Temperature-dependent magnetic properties of yttrium iron garnet nanoparticles prepared by citrate sol–gel

Yttrium iron garnet (YIG) nanoparticles have been synthesized by citrate precursor gel formation with subsequent heat treatment. The single phase sample of standard garnet cubic structure was obtained after sintering the gel at 800 °C for 2 h. The lattice constant a is comparable to the value of the bulk material. The mean crystallite size determined from the broadening of X-ray diffraction (XRD) peak is 35 nm. Transmission electron microscope (TEM) analysis shows that the particles form clusters with the particle size in the range of 22–55 nm. The Curie temperature TC of 560 K was determined via the temperature dependence of the saturation magnetization. The hysteresis loop M(H) were measured at temperatures between 5 and 560 K and in applied magnetic fields up to 20 kOe. The coercive force Hc was found to decrease monotonously with increasing temperature and above room temperature the hysteresis loops manifest the superparamagnetic character which obey Langevin theory. The blocking temperature TB and the interparticle interaction parameter To were also determined and based on that an effective anisotropy constant Keff was found to be 2.0 × 104 erg/cm3 for the particles of 35 nm in diameter.

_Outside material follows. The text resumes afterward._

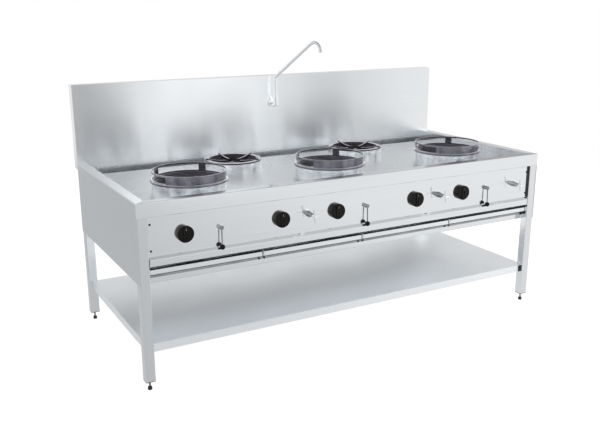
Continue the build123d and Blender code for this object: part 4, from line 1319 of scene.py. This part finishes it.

The thermal variation of the saturation magnetization ratio Ms(T)/Ms(5 K) is in good agreement with that reported earlier for bulk samples and thus can be very well described by the mean–field approximation for the two Fe3+ sublattices.

► Y3Fe5O12 nanoparticles with mean particle size 35 nm were prepared by sol–gel method.
► The saturation magnetization of the sample was interpreted by using mean–field model.
► The interparticle interaction in the particle assembly was investigated.